И конечно, дают Пулитцеровскую премию кому хотят. Но ведь если говорить о Трампе, который никак не является моим героем, то я вам скажу, что тем не менее можно найти и какие-то позитивные стороны Трампа, если быть журналистом, а не пропагандистом. Потому что если посмотреть, что говорил Трамп во время предвыборной кампании и что он сделал, то приходится признавать, что очень многое из того, что он обещал, он сделал или старается сделать, в отличии от многих других президентов. Но никто же об этом не пишет.
– Но здесь же дается эта премия представителям The New York Times и The Wall Street Journal не за мнение, а за их расследование. В формулировке говорится: 18 месяцев велось расследование и вот они пришли к результату.
– Да, я совершенно с вами согласен, но у меня возникает вопрос: а почему 18 месяцев они вели это расследование? Ведь они же получили, понятное дело, указание, это же не они сами придумали. Они пришли к главному редактору и сказали «Вот такое-то дело», и главный редактор сказал: «Ну если эту с*ку – Трампа вы сможете вывести на чистую воду, то я вам даю свое благословение». Ведь это же совершенно очевидные вещи. И еще раз я говорю, я не сторонник Трампа, но посмотрите, что происходит в отношении Трампа в американской печати в течение того времени, что он у власти. Если убрать оттуда телеканал FOX, который занимает как раз противоположную позицию, то это сплошное обливание, обвинения.
И с каким огорчением восприняли весть о том, что как ни старался два года господин Моллер и его сотрудники выяснить вопрос о том, сотрудничал ли или прогнулся ли Дональд Трамп в отношении России, так и не нашли. Я был в это время в Америке, когда как раз этот вывод был объявлен, просто видел, как огорчились. И более того, он не пытался мешать закону, а это тоже было важное обвинение.
То есть понимаете, так или иначе, СМИ, в том числе такие уважаемые, как The Washington Post, как The New York Times, как The Wall Street Journal, да и много других, они взяли чью-то сторону и гнут эту линию. По мне – это не журналистика. Поэтому – ну дали эту премию ну и дали.
– А вот Пулитцеровской комитет: у него традиционно были какие-то и вообще бывают какие-то политические предпочтения? Все-таки американская пресса всегда была, в целом, скорее либеральной. А у Пулитцеровского комитета, по вашим наблюдениям, есть предпочтения?
– Мне делать такие выводы трудно, потому что сказать, что я изучал историю Пулитцеровского комитета, я не могу. Но я очень хорошо помню рад людей, которые получали эту премию, в частности, мой приятель Тед Коппел, который вел программу Nightline, он один из них. Я говорю о людях, которые занимаются политической журналистской.

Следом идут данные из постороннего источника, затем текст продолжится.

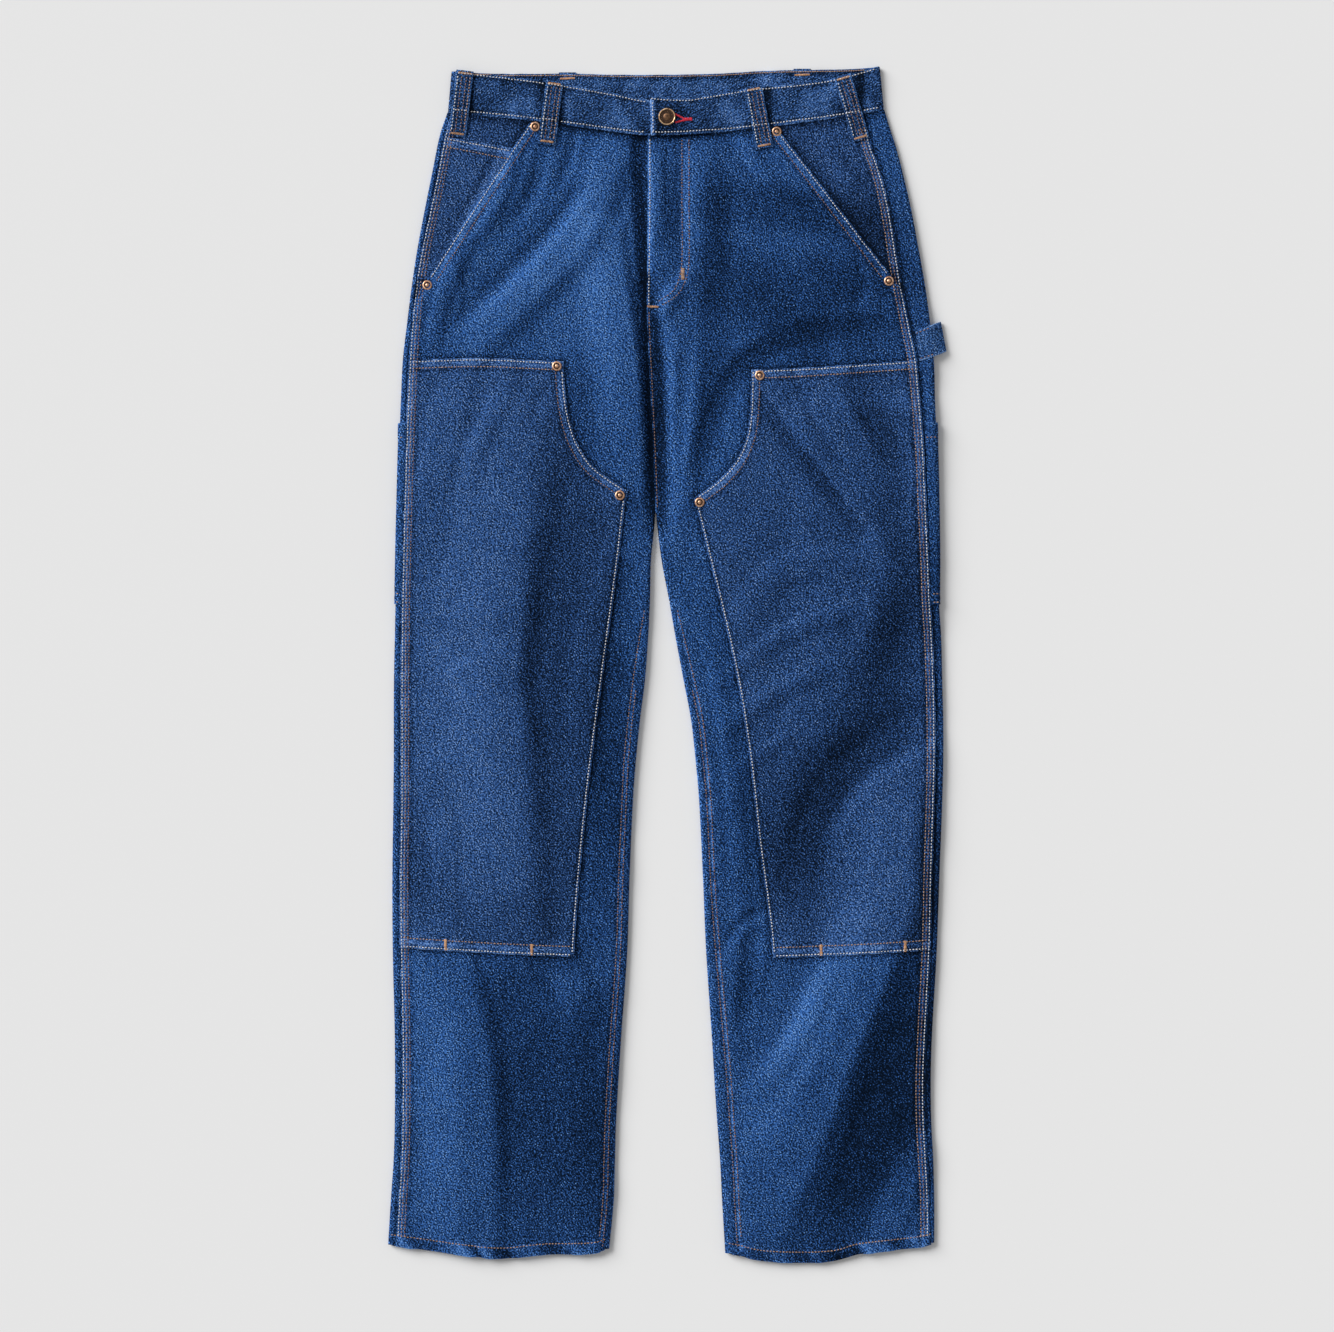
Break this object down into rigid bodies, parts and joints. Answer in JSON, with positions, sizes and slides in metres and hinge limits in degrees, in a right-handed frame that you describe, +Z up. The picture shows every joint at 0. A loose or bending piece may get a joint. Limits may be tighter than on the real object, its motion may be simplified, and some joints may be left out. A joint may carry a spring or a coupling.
{
  "type": "carpenter pants laid flat",
  "caption": "Double-knee denim carpenter pants laid flat, front up, with slanted pockets, riveted knee patches, tool pockets, hammer loop, belt loops and waist button.",
  "frame": {"origin": "centre of the garment's outline on the surface it lies on, at z = 0", "axes": "+Y from the hems to the waist, +X to the right seen from above (the wearer's left), +Z up from the table out of the garment's front"},
  "size_m": [0.558, 1.1946, 0.0121],
  "materials": {
    "denim_body": "matte indigo twill",
    "denim_patch": "matte indigo twill",
    "denim_band": "matte indigo twill",
    "denim_inside": "matte indigo twill",
    "rivet_copper": "aged copper",
    "button_brass": "antiqued"
  },
  "bodies": {
    "root": {"back_left": "denim_body", "back_right": "denim_body", "belt_loop_back_left": "denim_band", "belt_loop_back_right": "denim_band", "belt_loop_front_left": "denim_band", "belt_loop_front_right": "denim_band", "belt_loop_side_left": "denim_band", "belt_loop_side_right": "denim_band", "button": "button_brass", "coin_pocket": "denim_inside", "front_left": "denim_body", "front_right": "denim_body", "hammer_loop": "denim_band", "knee_patch_left": "denim_patch", "knee_patch_right": "denim_patch", "pocket_facing_left": "denim_inside", "pocket_facing_right": "denim_inside", "rivet_mouth_foot_left": "rivet_copper", "rivet_mouth_foot_right": "rivet_copper", "rivet_mouth_top_left": "rivet_copper", "rivet_mouth_top_right": "rivet_copper", "rivet_patch_corner_left": "rivet_copper", "rivet_patch_corner_right": "rivet_copper", "rivet_patch_top_left": "rivet_copper", "rivet_patch_top_right": "rivet_copper", "tool_pocket_left": "denim_body", "tool_pocket_right": "denim_body", "waistband": "denim_band"}
  },
  "joints": []
}
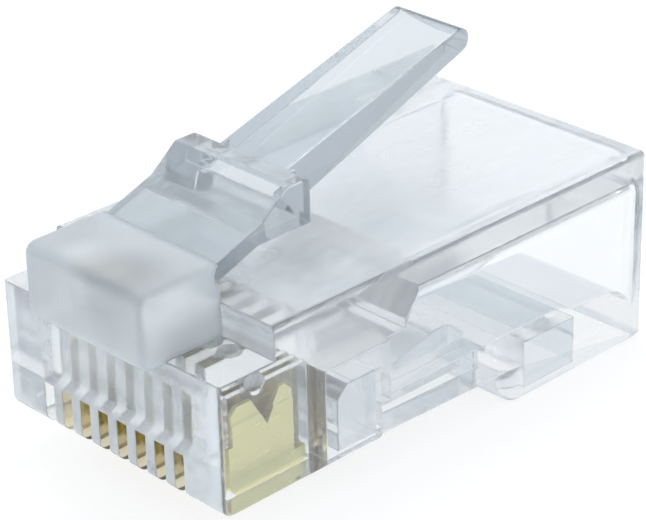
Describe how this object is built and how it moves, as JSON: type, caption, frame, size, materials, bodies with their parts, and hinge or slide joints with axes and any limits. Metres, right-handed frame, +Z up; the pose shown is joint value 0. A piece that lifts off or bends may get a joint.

Уровень объективности Теда Коппела был таким, что никто не понимал, за кого он голосует, за демократов или за республиканцев, так он кто – либерал или консерватор? Блестящая совершенно новостная вечерняя программа, которая по своей популярности даже побивала вечерние шоу. Вот это я понимаю – журналистика. Когда комитет ему вручает эту премию, я понимаю, да, ему вручают как журналисту, это действительно так. Таких просто больше нет.
– Владимир Владимирович, а сегодня есть запрос на такую журналистику в сегодняшних Соединенных Штатах?
– Конечно, нет. В том смысле, что никто по ней не скучает. Когда начали приглашать в ток-шоу людей, которые дрались прямо во время программы, и их хватали здоровенные ребята и разнимали и так далее, и нашли в этом рейтинг, и это побило того же Донахью, который ничего подобного не делал. Конечно, если апеллировать к наиболее мерзким или низменным страстям человека, конечно же он это предпочитает. Мы это и видим сегодня. Этот Пулитцеровской комитет существует, чтобы поднимать планку, а не опускать.